Contado por él mismo (bueno, más bien por Jaume Martell, el actor que le da vida), Luis Pons d’Icart reconoce que un amigo suyo le apoda ‘el ruinas’, por la obsesión que tiene por proteger, inventariar y estudiar todas las piedras de origen romano que encuentra por la ciudad. Muchas están siendo picadas y reutilizadas sin ninguna consideración para nuevas construcciones.
Todo sucedía en el siglo XVI, aunque ayer se podía retroceder en el tiempo para escucharlo. Pasaba durante la visita teatralizada ‘Tarragona a través dels ulls de Pons d’Icart’, organizada por el Museu d’Història y producida inicialmente por la URV. Durante la misma el propio personaje se encargaba de realizar un recorrido por la ciudad de su época que arrancaba en el Amfiteatre.
Pons de Icart nació en Tarragona hacia el 1520 (no se sabe la fecha) y vivió unos 60 años; una vida dilatada para la época. Nieto de gobernadores de Nápoles, estaba emparentado, por parte de madre, con los Icart, señores de Torredembarra y también con el arzobispo Antonio Agustí, el humanista que trajo la imprenta y la universidad a Tarragona.
Estudió derecho, ejerció de juez general de apelaciones de la ciudad y de abogado del Capítulo de la Catedral, pero era sobre todo un hombre del renacimiento y su auténtica pasión eran las piedras.
La Rambla era campo
A Pons d’Icart se le reconoce como el primer arqueólogo de la ciudad, aunque se hace con la boca pequeña, teniendo en cuenta que tuvo algún error clamoroso, como cuando interpretó que lo que hoy se sabe que era el Amfiteatre era el teatro de la ciudad en época romana.

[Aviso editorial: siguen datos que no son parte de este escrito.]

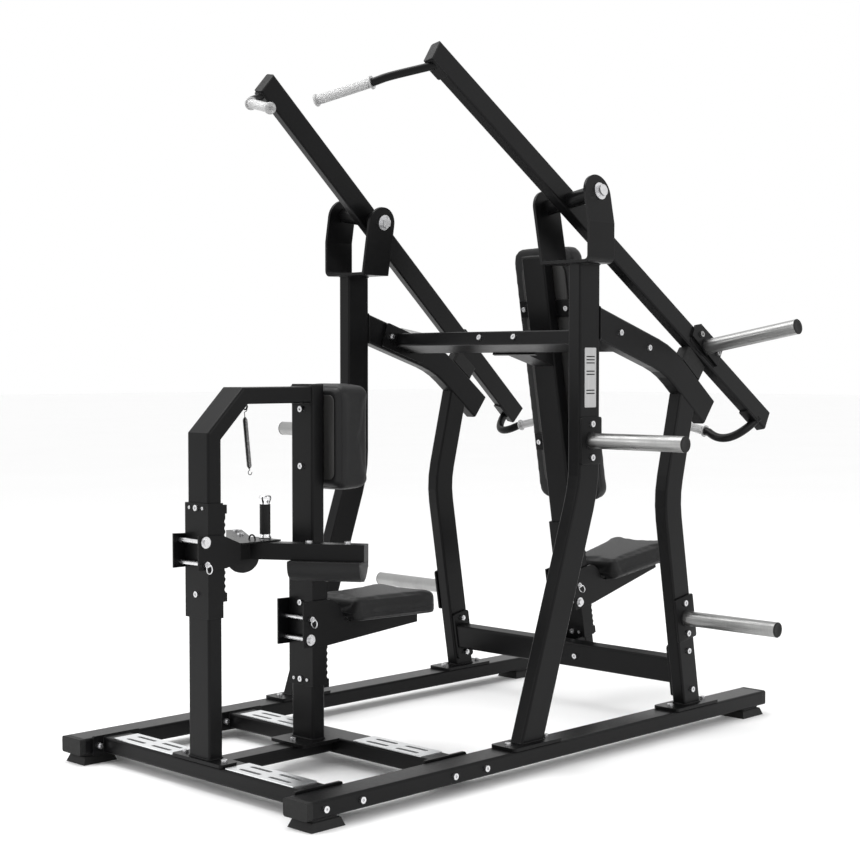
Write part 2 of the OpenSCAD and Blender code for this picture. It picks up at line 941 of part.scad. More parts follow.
// Cushion with an [x, y, radius] disc at each corner, where middle is a y between the two ends
module cushion(corners, middle, thick, r) {
    hull()
        for (c = corners, z = [r, thick - r])
            translate([c[0] - sign(c[0]) * c[2], c[1] - sign(c[1] - middle) * c[2], z])
                rotate_extrude($fn = 32) translate([c[2] - r, 0]) intersection() {
                    circle(r, $fn = 24);
                    translate([0, -r]) square(2 * r);
                }
}

module pad_boards() {
    back = inner_post_y + tube_narrow / 2;
    color(paint) {
        difference() {
            block([-95, back + slack, chest_pad_bottom + 30], [95, back + 5, chest_pad_top - 30]);
            chest_bolts() hole(70);
        }
        difference() {
            press_frame() block([-130, tube_narrow / 2 + slack, back_pad_low + 25],
                [130, tube_narrow / 2 + 8, back_pad_low + back_pad_length - 25]);
            back_pad_bolts() hole(40);
        }
    }
}

module chest_pad() {
    back = inner_post_y + tube_narrow / 2 + 5.5;
    color(vinyl) soft_block([-chest_pad_half, back, chest_pad_bottom],
        [chest_pad_half, back + 138, chest_pad_top], 35);
}

module back_pad() {
    back = tube_narrow / 2 + 8 + slack;
    low = back_pad_low;
    high = back_pad_low + back_pad_length;
    color(vinyl) press_frame() translate([0, back, 0]) rotate([-90, 0, 0])
        cushion([for (x = [-147, 147], z = [low, high]) [x, -z, 50]], -(low + high) / 2, 60, 20);
}

module pad_bolts() {
    color(bright) {
        chest_bolts() screw(54.5);
        back_pad_bolts() screw(15, 10, 18, 6);
    }
}

// ---- spring ----

module counter_spring() {
    top = [0, -817, arch_height - tube_narrow / 2 - 22];
    bottom = [0, -799, 916];
    color(bright) {
        rod([top, [0, -818, 1088]], 5);
        along([0, -818, 1090], [0, -801, 936]) cylinder(h = 154, d = 14);
        rod([[0, -801, 938], bottom], 5);
    }
}

// ---- carriages: y and z are the post's own, z = 0 at the lock pin ----

module lock_axis(z) {
    translate([0, lock_y, z]) rotate([0, 90, 0]) children();
}

module carriage_bolt(z) {
    lock_axis(z) {
        cylinder(h = 2 * plate_outer + 12, d = 14, center = true);
        for (s = [0, 1])
            mirror([0, 0, s]) translate([0, 0, plate_outer + slack]) {
                cylinder(h = 3, d = 34);
                cylinder(h = 10, d = 22);
            }
    }
}

module lock_pin() {
    lock_axis(0) {
        translate([0, 0, -plate_outer - 14]) cylinder(h = 2 * plate_outer + 30, d = lock_diameter);
        translate([0, 0, plate_outer + slack]) cylinder(h = 10, d = 18);
    }
    translate([plate_outer + 18, lock_y, -12]) rotate([90, 0, 0]) rotate_extrude()
        translate([13, 0]) circle(d = 4, $fn = 24);
}

module thigh_station() {
    thigh_frame() translate([0, 0, thigh_height]) children();
}

module thigh_arm_frame(s) {
    mirror([s < 0 ? 1 : 0, 0, 0]) translate([0, thigh_apex_y, thigh_beam_top])
        rotate([0, 0, thigh_sweep]) children();
}

// Beam and arms seen from above, each side drawn in by the inset
module thigh_outline(start, inset) {
    half = tube_narrow / 2 - inset;
    translate([-half, start + inset]) square([2 * half, thigh_beam_end - start - 2 * inset]);
    for (s = [0, 1])
        mirror([s, 0]) translate([0, thigh_apex_y]) rotate(thigh_sweep)
            translate([0, -half]) square([thigh_arm - inset, 2 * half]);
}

module thigh_carriage() {
    beam_start = front_post_y + 58;
    color(paint) {
        difference() {
            union() {
                thigh_station() mirrored()
                    translate([plate_inner, 0, 0]) rotate([90, 0, 90])
                        linear_extrude(plate_outer - plate_inner)
                            polygon([[-70, -17], [-70, 84], [18, 80], [84, 52], [84, -2], [30, -17]]);
                block([-plate_inner, beam_start, thigh_height + 2], [plate_inner, beam_start + 8, thigh_beam_top]);
                difference() {
                    translate([0, 0, thigh_beam_top - tube_narrow])
                        linear_extrude(tube_narrow) thigh_outline(beam_start + 6, 0);
                    translate([0, 0, thigh_beam_top - tube_narrow + tube_wall])
                        linear_extrude(tube_narrow - 2 * tube_wall) thigh_outline(beam_start + 6, tube_wall);
                }
                block([-60, -880, thigh_beam_top], [60, -730, thigh_beam_top + 5]);
                loop_at = [0, -792, thigh_beam_top + 5];
                translate(loop_at) rotate([90, 0, 0]) intersection() {
                    rotate_extrude() translate([14, 0]) circle(d = 5, $fn = 24);
                    translate([-30, 0, -10]) cube([60, 30, 20]);
                }
            }
            thigh_station() {
                lock_axis(0) cylinder(h = 200, d = lock_diameter + 0.6, center = true);
                lock_axis(lock_drop) cylinder(h = 200, d = 14.6, center = true);
            }
            thigh_pad_bolts() hole(20);
        }
    }
}

module thigh_pad_bolts() {
    for (s = [-1, 1])
        thigh_arm_frame(s)
            for (x = [190, 310])
                translate([x, 0, 0]) children();
}

module thigh_carriage_bolt() {
    color(bright) {
        thigh_station() carriage_bolt(lock_drop);
        thigh_pad_bolts() screw(12, 12, 20, 7);
    }
}

module thigh_lock_pin() {
    color(bright) thigh_station() lock_pin();
}

module thigh_hand_grip() {
    color(bright) translate([0, -741.5, thigh_beam_top + 5 + slack]) {
        cylinder(h = 13, d1 = 38, d2 = 30);
        cylinder(h = 110, d = 20);
        translate([0, 0, 13]) cylinder(h = 90, d = 33);
        translate([0, 0, 103]) cylinder(h = 16, d1 = 28, d2 = 38);
        translate([0, 0, 119]) cylinder(h = 12, d = 38);
    }
}

module thigh_pads() {
    half = 55;
    thick = 65;
    color(vinyl)
        for (s = [-1, 1])
            thigh_arm_frame(s) translate([134, 0, -50 - slack]) rotate([90, 0, 90])
                linear_extrude(228) intersection() {
                    translate([0, -thick + half]) circle(half);
                    translate([-half, -thick]) square([2 * half, thick]);
                }
}

// Bracket for a seat, in a post's frame
module seat_bracket() {
    outline = [[-72, -87], [-72, 55], [38, 53], [60, 44], [76, 27], [88, 2], [96, -13], [112, -22],
        [416, -31], [416, -57], [27, -89]];
    difference() {
        union() {
            mirrored()
                translate([plate_inner, 0, 0]) rotate([90, 0, 90])
                    linear_extrude(plate_outer - plate_inner) polygon(outline);
            block([-plate_inner - 1, 54, -78], [plate_inner + 1, 60, 38]);
            translate([0, 112, 0]) rotate([90, 0, 90]) translate([0, 0, -plate_inner - 1])
                linear_extrude(2 * plate_inner + 2) polygon([[0, -28], [300, -37], [300, -31], [0, -22]]);
        }
        lock_axis(0) cylinder(h = 200, d = lock_diameter + 0.6, center = true);
        lock_axis(-lock_drop) cylinder(h = 200, d = 14.6, center = true);
    }
}

// Seat cushion on a bracket
module seat_cushion() {
    corners = [[-seat_half_rear, 443, 40], [seat_half_rear, 443, 40],
        [-seat_half_front, 105, 30], [seat_half_front, 105, 30]];
    translate([0, 0, -21.5]) cushion(corners, 200, seat_thick, 16);
}

module seat_station() {
    seat_frame() translate([0, 0, seat_height]) children();
}

module press_seat_station() {
    press_station() translate([0, 0, press_seat_z]) children();
}

module seat_carriage() {
    color(paint) seat_station() seat_bracket();
}

module seat_carriage_bolt() {
    color(bright) seat_station() carriage_bolt(-lock_drop);
}

module seat_lock_pin() {
    color(bright) seat_station() lock_pin();
}

module seat_pad() {
    color(vinyl) seat_station() seat_cushion();
}

module press_seat_carriage() {
    color(paint) press_seat_station() seat_bracket();
}

module press_seat_bolt() {
    color(bright) press_seat_station() carriage_bolt(-lock_drop);
}

module press_seat_lock_pin() {
    color(bright) press_seat_station() lock_pin();
}

module press_seat_pad() {
    color(vinyl) press_seat_station() seat_cushion();
}

// ---- nodes ----

// The origin is below the middle of the machine's box, a little behind the rails' middle
module placed() {
    translate([0, -box_middle_y, 0]) children();
}

placed() base_rails();
placed() tube_end_caps();
placed() feet();
placed() front_cross_member();
placed() mid_cross_member();
placed() spine_tube();
placed() tread_plates();
placed() front_post();
placed() inner_post();
placed() main_uprights();
placed() pivot_clevises();
placed() pivot_bolts();
placed() upper_arms();
placed() rear_uprights();
placed() upper_crossbar();
placed() rear_cross_member();
placed() press_post();
placed() post_brackets();
placed() lever_bumpers();
placed() storage_horns();
placed() storage_horn_caps();
placed() label_plate();
placed() frame_fasteners();
placed() guide_wraps();
placed() guide_racks();
placed() guide_bolts();
placed() pad_boards();
placed() chest_pad();
placed() back_pad();
placed() pad_bolts();
placed() counter_spring();
placed() lever(true);  // lever_right
placed() lever(false);  // lever_left
placed() lever_plugs(true);  // lever_plugs_right
placed() lever_plugs(false);  // lever_plugs_left
placed() weight_horn(true);  // weight_horn_right
placed() weight_horn(false);  // weight_horn_left
placed() weight_horn_cap(true);  // weight_horn_cap_right
placed() weight_horn_cap(false);  // weight_horn_cap_left
placed() pull_handle(true);  // pull_handle_right
placed() pull_handle(false);  // pull_handle_left
placed() pull_grip(true);  // pull_grip_right
placed() pull_grip(false);  // pull_grip_left
placed() press_handle(true);  // press_handle_right
placed() press_handle(false);  // press_handle_left
placed() press_grip(true);  // press_grip_right
placed() press_grip(false);  // press_grip_left
placed() thigh_carriage();
placed() thigh_carriage_bolt();
placed() thigh_lock_pin();
placed() thigh_hand_grip();
placed() thigh_pads();
placed() seat_carriage();
placed() seat_carriage_bolt();
placed() seat_lock_pin();
placed() seat_pad();
placed() press_seat_carriage();
placed() press_seat_bolt();
placed() press_seat_lock_pin();
placed() press_seat_pad();
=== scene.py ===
"""Looks for the lat pulldown machine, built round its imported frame."""
import json
import math

import bmesh
import bpy
from mathutils import Matrix, Vector


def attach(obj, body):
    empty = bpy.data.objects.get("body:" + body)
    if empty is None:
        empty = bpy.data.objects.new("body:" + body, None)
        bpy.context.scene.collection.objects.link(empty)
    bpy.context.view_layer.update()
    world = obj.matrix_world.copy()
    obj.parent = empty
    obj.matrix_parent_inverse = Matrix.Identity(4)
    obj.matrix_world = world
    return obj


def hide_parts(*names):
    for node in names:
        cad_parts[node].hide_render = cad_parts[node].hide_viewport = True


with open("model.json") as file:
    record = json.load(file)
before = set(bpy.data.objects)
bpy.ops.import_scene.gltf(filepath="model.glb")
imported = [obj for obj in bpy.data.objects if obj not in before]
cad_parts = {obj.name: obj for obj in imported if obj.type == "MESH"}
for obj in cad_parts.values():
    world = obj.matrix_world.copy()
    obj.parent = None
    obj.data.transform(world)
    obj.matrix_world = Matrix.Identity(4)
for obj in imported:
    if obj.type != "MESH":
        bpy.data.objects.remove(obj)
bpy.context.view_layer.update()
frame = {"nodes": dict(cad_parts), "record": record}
CAD = frame["nodes"]
SIDES = {"right": 1, "left": -1}
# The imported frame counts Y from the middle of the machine's box, and the CAD source from the rails' middle
BOX_MIDDLE_Y = 27.0
UP = (0, 0, 1)
ALONG_X = (1, 0, 0)
ALONG_Y = (0, 1, 0)


def mm(x, y, z):
    """A point given as in the CAD source, in millimetres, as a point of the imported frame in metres."""
    return Vector((x, y - BOX_MIDDLE_Y, z)) / 1000.0


def across(point, side):
    """The point, or its mirror image for the left side."""
    return Vector((point.x * side, point.y, point.z))


# ---- materials ----

class Nodes:
    """Short names for a material's node tree."""

    def __init__(self, name):
        self.material = bpy.data.materials.new(name)
        self.material.use_nodes = True
        self.tree = self.material.node_tree
        self.shader = self.tree.nodes["Principled BSDF"]
        self.place = self.add("ShaderNodeTexCoord").outputs["Object"]

    def add(self, kind, inputs=None, **settings):
        node = self.tree.nodes.new(kind)
        for key, value in settings.items():
            setattr(node, key, value)
        for key, value in (inputs or {}).items():
            self.put(node.inputs[key], value)
        return node

    def put(self, socket, value):
        if isinstance(value, bpy.types.NodeSocket):
            self.tree.links.new(value, socket)
        else:
            socket.default_value = value

    def math(self, operation, a, b=0.0, c=0.0):
        return self.add("ShaderNodeMath", {0: a, 1: b, 2: c}, operation=operation).outputs[0]

    def noise(self, scale, detail=3.0, stretch=(1, 1, 1)):
        place = self.add("ShaderNodeMapping", {"Vector": self.place, "Scale": stretch}).outputs[0]
        settings = {"Vector": place, "Scale": scale, "Detail": detail}
        return self.add("ShaderNodeTexNoise", settings).outputs["Fac"]

    def ramp(self, value, low, high, start=0.0, end=1.0):
        """The value, read between start and end, spread from low to high."""
        return self.add("ShaderNodeMapRange", {"Value": value, "From Min": start, "From Max": end,
                                               "To Min": low, "To Max": high}).outputs[0]

    def tint(self, share, dark, light):
        mix = self.add("ShaderNodeMix", data_type="RGBA")
        self.put(mix.inputs["Factor"], share)
        self.put(mix.inputs["A"], (*dark, 1) if isinstance(dark, tuple) else dark)
        self.put(mix.inputs["B"], (*light, 1) if isinstance(light, tuple) else light)
        return mix.outputs["Result"]

    def rounding(self, radius):
        return self.add("ShaderNodeBevel", {"Radius": radius}, samples=4).outputs[0]

    def edge(self, rounded):
        """About 0 on flat faces and up to 1 along a sharp edge."""
        flat = self.add("ShaderNodeNewGeometry").outputs["Normal"]
        turned = self.add("ShaderNodeVectorMath", {0: rounded, 1: flat}, operation="DOT_PRODUCT")
        return self.ramp(turned.outputs["Value"], 1.0, 0.0, 0.72, 0.995)

    def bump(self, height, distance, normal=None, strength=1.0):
        node = self.add("ShaderNodeBump", {"Height": height, "Distance": distance, "Strength": strength})
        if normal is not None:
            self.put(node.inputs["Normal"], normal)
        return node.outputs[0]

    def finish(self, color, roughness, normal, metallic=0.0, **sockets):
        values = {"Base Color": color, "Roughness": roughness, "Normal": normal, "Metallic": metallic}
        values.update({key.replace("_", " "): value for key, value in sockets.items()})
        for key, value in values.items():
            self.put(self.shader.inputs[key], value)
        return self.material


def powder_coat():
    n = Nodes("powder_coat")
    rounded = n.rounding(0.0016)
    # Edges are painted lighter, broken up by noise: a painted highlight along the rounded edges
    edge_highlight = n.math("MULTIPLY", n.edge(rounded), n.ramp(n.noise(35.0, 5.0), 0.25, 1.0, 0.35, 0.6))
    color = n.tint(n.noise(9.0), (0.0034, 0.0034, 0.0036), (0.0050, 0.0050, 0.0053))
    color = n.tint(n.math("MULTIPLY", edge_highlight, 0.30), color, (0.035, 0.035, 0.036))
    peel = n.bump(n.noise(520.0, 2.0), 0.00012, rounded)
    return n.finish(color, n.ramp(n.noise(60.0), 0.27, 0.36), peel, Specular_IOR_Level=0.13)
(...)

En el Amfiteatre aprovecha para mostrar cómo era Tarragona gracias a un cuadro de 1563 donde se puede apreciar una ciudad metida dentro de las murallas y donde prácticamente todos los alrededores (incluido lo que hoy es la Rambla Nova) era campo.
El siguiente punto de la ruta, que se hace caminando, es el Circ, así que no tiene desperdicio ver las caras de la gente que se va topando de frente con el personaje medieval seguido, unos pasos más atrás, por una veintena de personas.
En el Circ el actor aprovecha a varios de los asistentes a la visita para que hagan de personajes históricos para representar la intrincada relación de parentescos reales y luchas de poder de la época. Eso sí, advierte que no es bueno encariñarse con ninguno de los personajes porque algunos duran más bien poco.
Desde un principio el abogado insiste en que a Tarragona se la ningunea. No entiende, por ejemplo, que se hable del Reino de Aragón y no el reino de Tarragona si en la época romana ya existía la provincia de la Tarraconennsis.
En este sentido, tiene más de una espina clavada. Una es que el hasta entonces obispo de la ciudad, Girolamo Doria, que estuvo 28 años en el cargo y era el responsable último de los impuestos que pagaban los tarraconenses, en todo ese período no puso un pie en la ciudad.
También se entera de que en Madrid un escritor de la corte está elaborando un libro sobre las ciudades de España en el que habla de la antigua Tarraco sin ningún tipo de rigor.
El recorrido también permite hacerse una idea de las aficiones de este hombre a quien le perdían los libros, un gusto muy alejado de lo que su padre, militar, quería para él.
Como para indignarse
En uno de los momentos Pons d’Icart y quienes le acompañamos nos detenemos en la calle Mercería, un sitio que al abogado le hace hervir la sangre. Cuenta que allí mismo se peleó con un paleta que estaba picando una piedra romana que tenía una inscripción. Antes había encontrado otras, todavía en la pared, contra la que las mulas se restregaban. «Estas piedras son un tesoro», apuntaba. Fue algo que creyó a pie juntillas toda su vida.
Buscando la sombra llegamos al patio interior del antiguo ayuntamiento y actual oficina de turismo, donde Pons d’Icart da cuenta de que, por fin, pudo publicar su ‘Libro de las grandezas y cosas memorables de la metropolitana insigne y famosa ciudad de Tarragona’. Inicialmente escrito en catalán, en total fueron 300 ejemplares que se vendían a 3 reales cada uno. Corre el año 1572.
En la obra queda constancia de la obsesión de Pons d’Icart por preservar los restos arqueológicos y por interpretarlos, aunque no siempre acertara. Pero sobre todo da fe de una pasión desbordada por la ciudad. «Los arzobispos y los que mandan pasan, pero los que tenemos que velar por Tarragona somos nosotros», dice el actor que le da vida. Unas palabras que muy seguramente el personaje suscribiría.
Pons d’Icart se despide de nosotros frente a la Catedral mientras los grupos de turistas agolpados en las escaleras se paran a verle. Seguramente muchos no estarían hablando de la Tarragona romana si no fuera por él.